Saint-Hilaire, Poitiers, Nave

During the Viking raids, the Abbey’s monks carried the body of Hilaire to safety in the mountains of Auvergne, to Le Puy-en-Velay.  Seven centuries later these relics were procured back from Le Puy, and are still in the false crypt beneath the transept, covered by a bronze reliquary from the late 19th century.  The tomb of Saint Fortunat (for whose own interesting story, please see “If This be the Food of Love”) was destroyed during the Protestant raid of 1562 during the Wars of Religion.

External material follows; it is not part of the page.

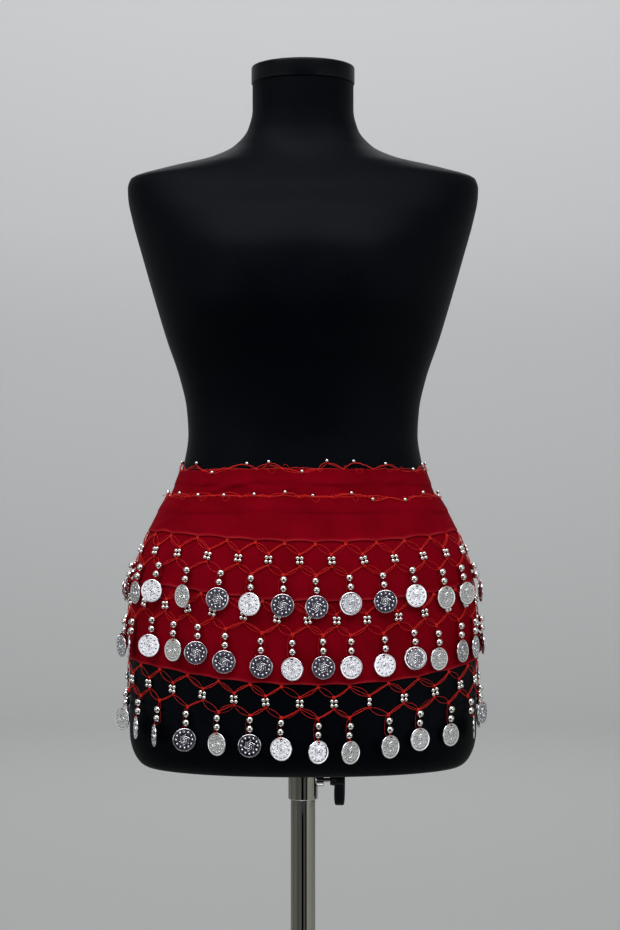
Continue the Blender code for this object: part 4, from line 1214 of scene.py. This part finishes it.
def makeEdging(row):
    e = edgingShape
    chance = random.Random(e["seed"] + int(row.off))
    table = arcTable(row.edge.side, row.off)
    pitch = (table[1][-1] - table[1][0]) / row.waves
    strands, beads = web(), spots()

    def put(points, thick):
        strands.add([hangAt(table, row.edge, row.off, *point) for point in points], thick)

    joins = [(row.phase + (i + 0.5) * pitch + chance.uniform(*e["joinAlong"]),
              -e["join"] + chance.uniform(*e["joinDown"])) for i in range(row.waves)]
    joins.append((joins[0][0] + row.waves * pitch, joins[0][1]))
    for a, b in zip(joins, joins[1:]):
        crest = ((a[0] + b[0]) / 2 + chance.uniform(*e["crestAlong"]),
                 -row.crest + chance.uniform(*e["crestDown"]))
        if chance.random() < e["fallenShare"]:
            crest = (crest[0], chance.uniform(*e["fallenDown"]))
        # Two strands up to the bead and down again, which part and cross
        for thick in (e["strand"], e["thin"]):
            for start, end in ((a, crest), (crest, b)):
                foot = (start[0] + chance.uniform(*e["footAlong"]),
                        start[1] + chance.uniform(*e["footDown"]))
                bow, off = chance.uniform(*e["bow"]), e["off"] + chance.uniform(0, e["offLoose"])
                put(bowed(foot, end, bow, e["steps"], off, e["arch"], e["wobble"], chance), thick)
        # Strands sewn along the edge, one of them slack
        put(bowed(a, b, chance.uniform(*e["sewnBow"]), *sewnStrand, chance), e["strand"])
        if chance.random() < e["slackShare"]:
            start = (a[0] + chance.uniform(*e["crestAlong"]), a[1] - chance.uniform(0, 1))
            put(bowed(start, b, chance.uniform(*e["slackBow"]), *slackStrand, chance), e["thin"])
        if chance.random() < e["stray"]:
            # A stray loop that stands out from the edge
            end = (a[0] + chance.uniform(*e["strayAlong"]), a[1] - chance.uniform(0, 2))
            bow, arch = chance.uniform(*e["strayBow"]), chance.uniform(*e["strayArch"])
            put(bowed(a, end, bow, e["straySteps"], e["strayOff"], arch), e["loop"])
        if chance.random() < e["droopShare"]:
            tip = (crest[0] + chance.uniform(*e["droopAlong"]), chance.uniform(*e["droop"]))
            start = (tip[0] - chance.uniform(*e["droopBack"]), e["droopStart"])
            end = (tip[0] + chance.uniform(*e["droopOn"]), e["droopEnd"])
            shape = (e["droopBow"], e["droopSteps"], e["droopOff"])
            put(bowed(start, tip, *shape) + bowed(tip, end, *shape)[1:], e["loop"])
        put(knotPath(*a, chance, e["knotSize"], e["knotOff"]), e["knot"])
        put(knotPath(*crest, chance, e["crestKnotSize"], e["crestKnotOff"]), e["crestKnot"])
        beads.add(hangAt(table, row.edge, row.off, crest[0], crest[1] - e["beadUp"], e["beadOff"]),
                  [chance.uniform(0, 3) for i in range(3)], e["bead"])
    thread = strands.make(row.name + "_thread")
    finishPiece(thread, "form", "crochet_thread", row.name)
    beadPiece = beads.make(row.name + "_beads", bead, beadSilver)
    finishPiece(beadPiece, "form", "coin_nickel")
    return [thread, beadPiece]


edgingPieces = [makeEdging(row) for row in edgings]
for tool in (bead, coin):
    bpy.data.objects.remove(tool)
print("edgings made")


# For each layer of cloth, an arc table is worked out halfway between its top and its hem

for layer, piece, above in zip(clothLayers, clothPieces, (edgingPieces[0], [], edgingPieces[1])):
    table = arcTable((layer.top.side + layer.hem.side) / 2, layer.off)


# Floor, backdrop and light

# In metres: the paper leaves the floor at floor, bends up to the wall and ends at wallTop
studio = {"floor": 4.6, "wall": 6.0, "wallTop": 5.2, "wallBreak": 3.0, "floorRings": (2.0, 0.6, 0.0),
          "bendStep": 6, "paperShadedLow": "#B6B7B6", "paperLitHigh": "#CDCECE",
          "paleFrom": 1.8, "world": 0.42, "worldColour": "#EAEAE8",
          "matInside": 0.6, "matOutside": 3.6, "matHigh": 0.005, "matStep": 10,
          "matDark": "#010101", "matPale": "#8E8E88"}
# Dark cards that stand round the camera, in metres
card = namedtuple("card", "name away wide low high colour")
darkCards = [card("dark_card", 2.9, 3.1, 0.0, 2.2, "#5A5466"),
             card("black_card", 2.92, 8.4, 1.42, 3.1, "#08080B")]
# Felt on the floor in front, which the pole mirrors as stripes: turns, and how pale from 0 to 1
matRow = namedtuple("matRow", "start end pale")
floorMats = [matRow(-150, -110, 0.8), matRow(-110, -60, 0.5), matRow(-60, -34, 0.28),
             matRow(-34, -12, 0.34), matRow(-12, 5, 0.0), matRow(5, 20, 0.3), matRow(20, 35, 0.07),
             matRow(35, 150, 1.0)]


def mirrorOnly(piece):
    # Seen by reflections alone, as the dark studio round the camera is
    piece.visible_camera = piece.visible_diffuse = piece.visible_shadow = False


def makeStage():
    s = studio
    floor, wall = s["floor"] / mm, s["wall"] / mm
    turn = wall - floor
    profile = [(wall, s["wallTop"] / mm), (wall, s["wallBreak"] / mm)]
    profile += [(floor + turn * math.cos(math.radians(-a)), turn - turn * math.sin(math.radians(a)))
                for a in range(0, 91, s["bendStep"])]
    profile += [(radius / mm, 0) for radius in s["floorRings"]]
    paper, tree, shader = newMaterial("backdrop_paper", {"Roughness": 0.95,
                                      "Specular IOR Level": 0.1})
    # Painted shade: the paper is coloured darker low down and paler up to paleFrom, as the lamps' light
    # would fall on it
    place = addNode(tree, "ShaderNodeTexCoord").outputs["Object"]
    height = addNode(tree, "ShaderNodeSeparateXYZ", links={0: place}).outputs["Z"]
    pale = addNode(tree, "ShaderNodeMapRange", {"From Max": s["paleFrom"]}, {"Value": height})
    tree.links.new(blendColours(tree, pale.outputs[0], s["paperShadedLow"], s["paperLitHigh"]),
                   shader.inputs["Base Color"])
    newPiece("backdrop", turnedMesh("backdrop", profile, 96), paper)
    for row in darkCards:
        flock = newMaterial(row.name, {"Base Color": toLinear(row.colour), "Roughness": 1.0,
                            "Specular IOR Level": 0.0})[0]
        mesh = bpy.data.meshes.new(row.name)
        mesh.from_pydata([(x * row.wide / 2, -row.away, z) for x, z in (
            (1, row.low), (-1, row.low), (-1, row.high), (1, row.high))], [], [(0, 1, 2, 3)])
        mirrorOnly(newPiece(row.name, mesh, flock))
    felt, tree, shader = newMaterial("striped_felt", {"Roughness": 1.0, "Specular IOR Level": 0.0})
    shade = addNode(tree, "ShaderNodeAttribute", attribute_name="pale").outputs["Fac"]
    tree.links.new(blendColours(tree, shade, s["matDark"], s["matPale"]),
                   shader.inputs["Base Color"])
    verts, faces, pales = [], [], []
    for row in floorMats:
        steps = math.ceil((row.end - row.start) / s["matStep"])
        turns = [math.radians(row.start + (row.end - row.start) * i / steps)
                 for i in range(steps + 1)]
        for i, turn in enumerate(turns):
            if i:
                a = len(verts)
                faces.append((a - 2, a - 1, a + 1, a))
            for radius in (s["matInside"], s["matOutside"]):
                verts.append((radius * math.sin(turn), -radius * math.cos(turn), s["matHigh"]))
                pales.append(row.pale)
    mesh = bpy.data.meshes.new("floor_mats")
    mesh.from_pydata(verts, [], faces)
    mesh.attributes.new("pale", "FLOAT", "POINT").data.foreach_set("value", pales)
    mirrorOnly(newPiece("floor_mats", mesh, felt))


lampRow = namedtuple("lampRow", "name x y z aimX aimY aimZ wide tall power colour")
lamps = [
    lampRow("overhead", -0.2, -1.35, 3.0, 0.0, 0.0, 0.9, 4.2, 1.4, 94, "#FAFBFF"),
    lampRow("front_left", -2.25, -2.25, 0.75, 0.0, 0.0, 0.75, 2.0, 1.3, 10.5, "#FAFBFF"),
    lampRow("front_right", 2.25, -2.25, 0.75, 0.0, 0.0, 0.75, 2.0, 1.3, 11.5, "#FAFBFF"),
    lampRow("side_left", -3.0, -0.2, 0.8, 0.0, 0.0, 0.8, 2.4, 1.5, 4.2, "#F6FAEC"),
    lampRow("side_right", 3.0, -0.2, 0.8, 0.0, 0.0, 0.8, 2.4, 1.5, 4.2, "#F6FAEC"),
    lampRow("back_high", 0.0, 3.2, 3.4, 0.0, 0.0, 1.2, 3.0, 1.0, 25, "#FAFBFF"),
    lampRow("wall_wash", 0.0, 2.6, 3.8, 0.0, 6.0, 2.6, 4.0, 0.6, 90, "#FAFBFF"),
]


def makeLights():
    for row in lamps:
        data = bpy.data.lights.new(row.name, "AREA")
        data.shape, data.size, data.size_y, data.energy = "RECTANGLE", row.wide, row.tall, row.power
        data.color = toLinear(row.colour)[:3]
        lamp = bpy.data.objects.new(row.name, data)
        lamp.location = (row.x, row.y, row.z)
        aim = Vector((row.aimX, row.aimY, row.aimZ)) - lamp.location
        lamp.rotation_euler = aim.to_track_quat("-Z", "Y").to_euler()
        scene.collection.objects.link(lamp)
    world = bpy.data.worlds.new("studio")
    world.use_nodes = True
    air = world.node_tree.nodes["Background"]
    air.inputs["Color"].default_value = toLinear(studio["worldColour"])
    air.inputs["Strength"].default_value = studio["world"]
    scene.world = world


makeStage()
makeLights()
print("stage and lights made")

Aside from the constant year-round flow of pilgrims coming to worship, an ancient ceremony of note formerly took place yearly at St Hilaire.  On the 25th of June, eve of the Translation of the Relics of St Hilaire (the exhuming of the body by St Fridolin in the 6th century, after Clovis had endowed the church with the funds to build a far grander edifice), the mayor and all the municipal officers used to come on horseback in great state to the Abbey, perform their orisons, go in procession about the church, and light a lantern to be placed in the church steeple (commemorating the apparition of Clovis’ globe of fire – for more on this story see “Clovis’ Globe of Fire and the Creation of France”), with bells pealing on the hour during the night. 

This brings our tour to an end, unless you find some way to have the bells peal again.